The input:
☆ ☆ ☆ ☆ ☆ ☆ ☆

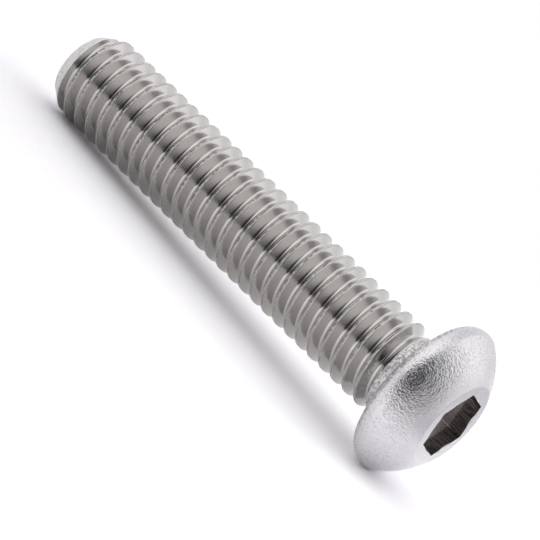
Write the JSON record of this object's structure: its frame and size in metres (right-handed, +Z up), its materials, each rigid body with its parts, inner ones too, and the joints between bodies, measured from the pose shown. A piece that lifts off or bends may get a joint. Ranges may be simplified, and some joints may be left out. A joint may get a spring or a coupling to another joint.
{
  "type": "button head socket screw",
  "caption": "Button head screw with a hexagon socket and a metric thread up to the head, lying at rest on its rim and tip.",
  "frame": {"origin": "centre of the bounding box's base, on the floor under the lying screw", "axes": "+X towards the head along the lying screw, +Z up; the screw's own axis rises 4.4 degrees towards the head"},
  "size_m": [0.0332, 0.0102, 0.0103],
  "materials": {
    "steel": "satin"
  },
  "bodies": {
    "root": {"screw": "steel"}
  },
  "joints": []
}
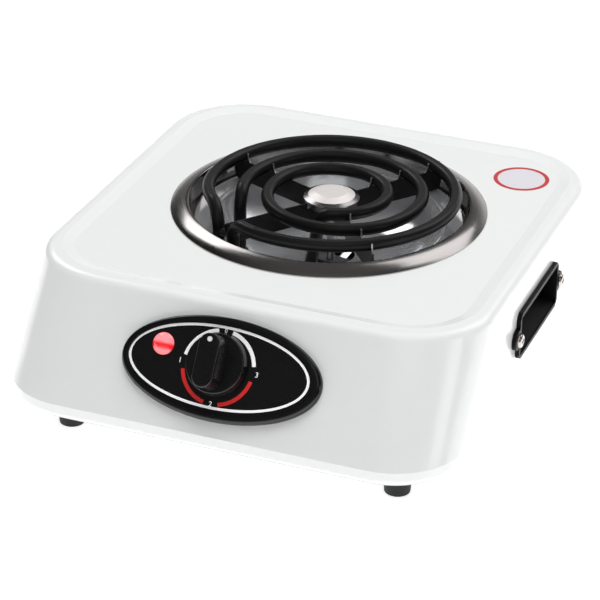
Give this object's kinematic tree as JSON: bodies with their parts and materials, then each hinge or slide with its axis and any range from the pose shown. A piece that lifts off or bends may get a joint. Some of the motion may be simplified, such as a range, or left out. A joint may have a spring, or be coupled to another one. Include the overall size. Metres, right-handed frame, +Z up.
{
  "type": "electric hot plate",
  "caption": "Free-standing electric hot plate: white housing, coil burner in a bright ring and pan, rotary heat selector, pilot lamp, side grips and feet.",
  "frame": {"origin": "middle of the footprint, on the surface that the feet stand on", "axes": "+Z up, -Y towards the control panel, +X to the right as seen from the front"},
  "size_m": [0.2824, 0.324, 0.1063],
  "materials": {
    "enamel": "glossy white enamel",
    "ring_steel": "brushed round the ring, bright lip",
    "pan_mirror": "mirror",
    "coil_sheath": "satin black oxide",
    "arm_steel": "satin black with bright cut edges",
    "cap_steel": "straight brushing",
    "zinc_steel": "bright zinc",
    "panel_black": "glossy black",
    "black_plastic": "satin black",
    "lamp_red": "translucent red",
    "lamp_holder": "off-white",
    "switch_plastic": "tan moulding",
    "brass": "plain",
    "ceramic": "white ceramic",
    "rubber": "matt black",
    "base_steel": "plain zinc-coated sheet",
    "wire_red": "heat-proof insulation",
    "wire_white": "heat-proof insulation"
  },
  "bodies": {
    "housing": {"arm_spring": "zinc_steel", "base_plate": "base_steel", "base_screws": "zinc_steel", "body_shell": "enamel", "bridge_screws": "zinc_steel", "centre_bolt": "zinc_steel", "centre_bridge": "zinc_steel", "centre_cap": "cap_steel", "centre_nut": "zinc_steel", "cord_inlet": "rubber", "drip_pan": "pan_mirror", "earth_screw": "brass", "element_pins": "zinc_steel", "element_seals": "ceramic", "foot_front_left": "rubber", "foot_front_right": "rubber", "foot_rear_left": "rubber", "foot_rear_right": "rubber", "foot_screws": "zinc_steel", "handle_screws": "zinc_steel", "heater_leads": "wire_white", "inner_element": "coil_sheath", "lamp_clip": "zinc_steel", "lamp_leads": "wire_white", "left_handle": "black_plastic", "mains_leads": "wire_red", "outer_element": "coil_sheath", "panel_bezel": "black_plastic", "panel_face": "panel_black", "pilot_lamp_body": "lamp_holder", "pilot_lamp_lens": "lamp_red", "right_handle": "black_plastic", "selector_switch": "switch_plastic", "spider_arm_front_left": "arm_steel", "spider_arm_front_right": "arm_steel", "spider_arm_rear_left": "arm_steel", "spider_arm_rear_right": "arm_steel", "spider_hub": "arm_steel", "switch_screws": "zinc_steel", "switch_tags": "brass", "terminal_block": "lamp_holder", "trim_ring": "ring_steel"},
    "knob": {"control_knob": "black_plastic", "switch_shaft": "zinc_steel"}
  },
  "joints": [
    {"name": "knob_turn", "type": "hinge", "parent": "housing", "child": "knob", "pos_m": [-0.002, -0.13387, 0.0648], "axis": [0, 0.8327, -0.5538], "range_deg": [0, 270]}
  ]
}
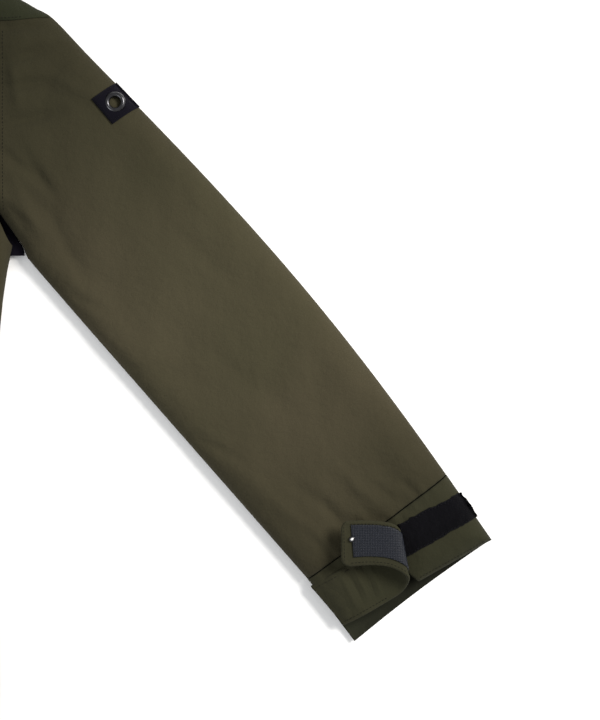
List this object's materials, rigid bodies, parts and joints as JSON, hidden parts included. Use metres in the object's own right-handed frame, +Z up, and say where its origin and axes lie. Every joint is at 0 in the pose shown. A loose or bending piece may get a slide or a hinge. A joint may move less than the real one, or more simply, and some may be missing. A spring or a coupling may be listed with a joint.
{
  "type": "beekeeping jacket",
  "caption": "Hooded work jacket laid flat, front up, with a mesh veil in the hood, front zip, patch pockets and hook-and-loop cuff tabs, in olive cotton.",
  "frame": {"origin": "on the surface the jacket lies on, under the middle of the back panel at chest height", "axes": "+Z up out of the front of the jacket, +Y towards the neck, +X towards the wearer's left"},
  "size_m": [1.4122, 1.16, 0.0434],
  "materials": {
    "shell_cloth": "matt brushed cotton",
    "yoke_cloth": "matt cotton",
    "rib_cloth": "ribbed knit",
    "trim_cloth": "matt webbing",
    "loop_tape": "fuzzy pile",
    "hook_tape": "moulded hooks",
    "zip_chain": "moulded teeth on woven tape",
    "netting": "open black mesh",
    "metal": "satin"
  },
  "bodies": {
    "body": {"back_panel": "shell_cloth", "front_panel_left": "shell_cloth", "front_panel_right": "shell_cloth", "shoulder_yoke_left": "yoke_cloth", "shoulder_yoke_right": "yoke_cloth", "underarm_gusset_left": "trim_cloth", "underarm_gusset_right": "trim_cloth", "hem_band_back": "rib_cloth", "hem_band_front_left": "rib_cloth", "hem_band_front_right": "rib_cloth", "collar_back": "shell_cloth", "collar_front_left": "shell_cloth", "collar_front_right": "shell_cloth", "hanger_loop": "trim_cloth", "wind_flap": "shell_cloth", "zip_tape_left": "zip_chain", "zip_tape_right": "zip_chain", "zip_retainer_box": "metal", "neck_zip_collar_half": "zip_chain", "pocket_bag_left": "shell_cloth", "pocket_bag_right": "shell_cloth", "press_stud_left": "metal", "press_stud_right": "metal"},
    "zip_slider": {"zip_slider": "metal"},
    "zip_pull": {"zip_pull": "metal"},
    "flap_left": {"pocket_flap_left": "shell_cloth", "press_cap_left": "metal"},
    "flap_right": {"pocket_flap_right": "shell_cloth", "press_cap_right": "metal"},
    "hood": {"hood_back": "shell_cloth", "hood_front": "shell_cloth", "veil_mesh": "netting", "veil_binding": "trim_cloth", "veil_hoop_upper": "metal", "veil_hoop_lower": "metal", "neck_zip_hood_half": "zip_chain"},
    "sleeve_left": {"left_sleeve_under": "shell_cloth", "left_sleeve_upper": "shell_cloth", "left_shoulder_cap": "yoke_cloth", "left_cuff_back": "shell_cloth", "left_cuff_front": "shell_cloth", "left_loop_tape": "loop_tape", "left_tab_root": "shell_cloth", "left_sleeve_patch": "trim_cloth", "left_sleeve_eyelet": "metal"},
    "tab_left": {"left_tab_leaf": "shell_cloth", "left_hook_tape": "hook_tape", "left_tab_rivet": "metal"},
    "sleeve_right": {"right_sleeve_under": "shell_cloth", "right_sleeve_upper": "shell_cloth", "right_shoulder_cap": "yoke_cloth", "right_cuff_back": "shell_cloth", "right_cuff_front": "shell_cloth", "right_loop_tape": "loop_tape", "right_tab_root": "shell_cloth"},
    "tab_right": {"right_tab_leaf": "shell_cloth", "right_hook_tape": "hook_tape", "right_tab_rivet": "metal"}
  },
  "joints": [
    {"name": "left_sleeve_fold", "type": "hinge", "parent": "body", "child": "sleeve_left", "pos_m": [0.25, 0.19, 0.029], "axis": [0, 1, 0], "range_deg": [-165, 0]},
    {"name": "right_sleeve_fold", "type": "hinge", "parent": "body", "child": "sleeve_right", "pos_m": [-0.25, 0.19, 0.029], "axis": [0, 1, 0], "range_deg": [0, 165]},
    {"name": "left_cuff_tab", "type": "hinge", "parent": "sleeve_left", "child": "tab_left", "pos_m": [0.61728, -0.2254, 0.0351], "axis": [-0.1857, 0.9826, 0], "range_deg": [0, 170]},
    {"name": "right_cuff_tab", "type": "hinge", "parent": "sleeve_right", "child": "tab_right", "pos_m": [-0.61728, -0.2254, 0.0351], "axis": [0.1857, 0.9826, 0], "range_deg": [-170, 0]},
    {"name": "zip_slide", "type": "slide", "parent": "body", "child": "zip_slider", "axis": [0, -1, 0], "range_m": [0, 0.745]},
    {"name": "zip_pull_swing", "type": "hinge", "parent": "zip_slider", "child": "zip_pull", "pos_m": [0, 0.374, 0.0312], "axis": [-1, 0, 0], "range_deg": [0, 150]},
    {"name": "left_pocket_flap", "type": "hinge", "parent": "body", "child": "flap_left", "pos_m": [0.152, -0.1177, 0.0381], "axis": [-1, 0, 0], "range_deg": [0, 150]},
    {"name": "right_pocket_flap", "type": "hinge", "parent": "body", "child": "flap_right", "pos_m": [-0.152, -0.1177, 0.0381], "axis": [1, 0, 0], "range_deg": [-150, 0]},
    {"name": "hood_fold", "type": "hinge", "parent": "body", "child": "hood", "pos_m": [0, 0.3999, 0.029], "axis": [1, 0, 0], "range_deg": [0, 90]}
  ]
}
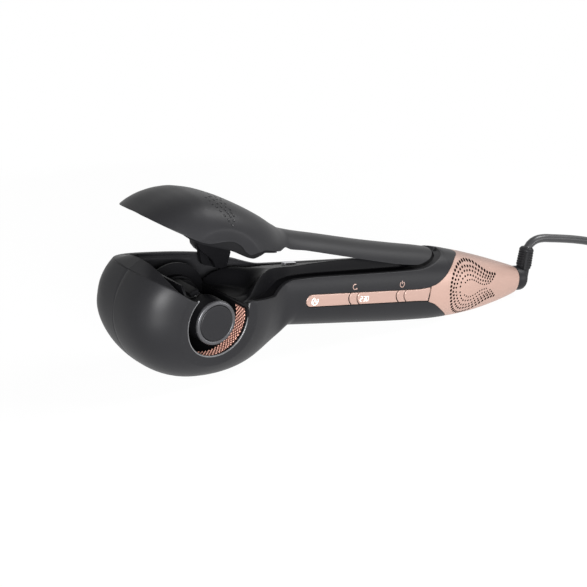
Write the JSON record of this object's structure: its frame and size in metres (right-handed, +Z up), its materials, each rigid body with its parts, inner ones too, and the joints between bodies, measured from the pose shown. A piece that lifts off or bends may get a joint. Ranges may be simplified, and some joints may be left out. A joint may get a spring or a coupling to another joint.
{
  "type": "automatic hair waver",
  "caption": "Handheld automatic hair waver with a hinged lid over a heated barrel, side opening, two buttons, rear cover and swivel mains lead.",
  "frame": {"origin": "centre of the box around the waver without its lead, on the surface it rests on", "axes": "+X along the handle towards the lead, +Y away from the side opening, +Z up"},
  "size_m": [0.5668, 0.0726, 0.1016],
  "materials": {
    "charcoal": "soft-touch matt",
    "black_plastic": "fine satin",
    "copper_paint": "metallic rose gold",
    "copper_gloss": "glossy metallic rose gold",
    "copper_lattice": "satin copper lattice",
    "steel": "turned",
    "tip_metal": "grey metallic",
    "barrel_metal": "satin",
    "ceramic": "dry white",
    "acetal": "natural",
    "board": "solder mask",
    "rubber": "soft",
    "cord_jacket": "satin PVC"
  },
  "bodies": {
    "body": {"near_casing": "charcoal", "far_casing": "charcoal", "mouth_rim": "charcoal", "deck": "black_plastic", "hinge_bracket": "black_plastic", "lid_spring": "steel", "pin_switch": "black_plastic", "barrel_tube": "barrel_metal", "barrel_stem": "barrel_metal", "ceramic_heater": "ceramic", "cool_tip": "black_plastic", "tip_ring": "tip_metal", "tip_disc": "charcoal", "chamber": "black_plastic", "chamber_liner": "copper_lattice", "rotor_bush": "black_plastic", "idler_pin": "steel", "motor": "steel", "chassis_plate": "steel", "strip_front": "copper_gloss", "strip_middle": "copper_gloss", "strip_rear": "copper_gloss", "button_switches": "black_plastic", "control_board": "board", "main_board": "board", "power_parts": "black_plastic", "buzzer": "black_plastic", "rear_cover": "copper_paint", "casing_screws": "steel", "cord_lead": "cord_jacket", "cord_coil": "cord_jacket", "plug_body": "cord_jacket", "plug_pins": "steel"},
    "lid": {"lid_shell": "charcoal", "lid_liner": "black_plastic", "hair_guide": "black_plastic", "lid_bumper": "rubber", "hinge_pin": "steel"},
    "rotor": {"rotor": "black_plastic", "rotor_gear": "acetal"},
    "idler": {"idler_gear": "acetal"},
    "pinion": {"motor_pinion": "acetal", "motor_shaft": "steel"},
    "swivel": {"swivel_collar": "charcoal", "swivel_flange": "black_plastic", "swivel_boot": "charcoal"},
    "timer_key": {"timer_button": "copper_gloss"},
    "power_key": {"power_button": "copper_gloss"},
    "plunger": {"lid_pin": "steel"}
  },
  "joints": [
    {"name": "lid_hinge", "type": "hinge", "parent": "body", "child": "lid", "pos_m": [0.05001, 0, 0.0417], "axis": [0, -1, 0], "range_deg": [0, 8.7], "stiffness_Nm_per_rad": 0.3, "springref_deg": -20.05},
    {"name": "timer_press", "type": "slide", "parent": "body", "child": "timer_key", "axis": [0, 1, 0], "range_m": [0, 0.0006], "stiffness_N_per_m": 2000, "springref_m": -0.0002},
    {"name": "power_press", "type": "slide", "parent": "body", "child": "power_key", "axis": [0, 1, 0], "range_m": [0, 0.0006], "stiffness_N_per_m": 2000, "springref_m": -0.0002},
    {"name": "pin_press", "type": "slide", "parent": "body", "child": "plunger", "axis": [-0.1359, 0, -0.9907], "range_m": [0, 0.0012]},
    {"name": "rotor_spin", "type": "hinge", "parent": "body", "child": "rotor", "pos_m": [-0.10219, 0, 0.03593], "axis": [0, 1, 0], "continuous": true},
    {"name": "idler_spin", "type": "hinge", "parent": "body", "child": "idler", "pos_m": [-0.08396, 0, 0.02549], "axis": [0, 1, 0], "continuous": true},
    {"name": "pinion_spin", "type": "hinge", "parent": "body", "child": "pinion", "pos_m": [-0.07616, 0, 0.02102], "axis": [0, 1, 0], "continuous": true},
    {"name": "cord_swivel", "type": "hinge", "parent": "body", "child": "swivel", "pos_m": [0.13239, 0, 0.01163], "axis": [0.9907, 0, -0.1359], "continuous": true}
  ],
  "couplings": [
    {"joint": "idler_spin", "follows": "rotor_spin", "ratio": -2.5},
    {"joint": "pinion_spin", "follows": "rotor_spin", "ratio": 5},
    {"joint": "pin_press", "follows": "lid_hinge", "m_per_rad": 0.0079}
  ]
}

☆ ☆ ☆ ☆ ☆ ☆ ☆

Task directions:
Find and copy each line above that includes the string "object".

Correct response:
Write the JSON record of this object's structure: its frame and size in metres (right-handed, +Z up), its materials, each rigid body with its parts, inner ones too, and the joints between bodies, measured from the pose shown. A piece that lifts off or bends may get a joint. Ranges may be simplified, and some joints may be left out. A joint may get a spring or a coupling to another joint.
Give this object's kinematic tree as JSON: bodies with their parts and materials, then each hinge or slide with its axis and any range from the pose shown. A piece that lifts off or bends may get a joint. Some of the motion may be simplified, such as a range, or left out. A joint may have a spring, or be coupled to another one. Include the overall size. Metres, right-handed frame, +Z up.
List this object's materials, rigid bodies, parts and joints as JSON, hidden parts included. Use metres in the object's own right-handed frame, +Z up, and say where its origin and axes lie. Every joint is at 0 in the pose shown. A loose or bending piece may get a slide or a hinge. A joint may move less than the real one, or more simply, and some may be missing. A spring or a coupling may be listed with a joint.
Write the JSON record of this object's structure: its frame and size in metres (right-handed, +Z up), its materials, each rigid body with its parts, inner ones too, and the joints between bodies, measured from the pose shown. A piece that lifts off or bends may get a joint. Ranges may be simplified, and some joints may be left out. A joint may get a spring or a coupling to another joint.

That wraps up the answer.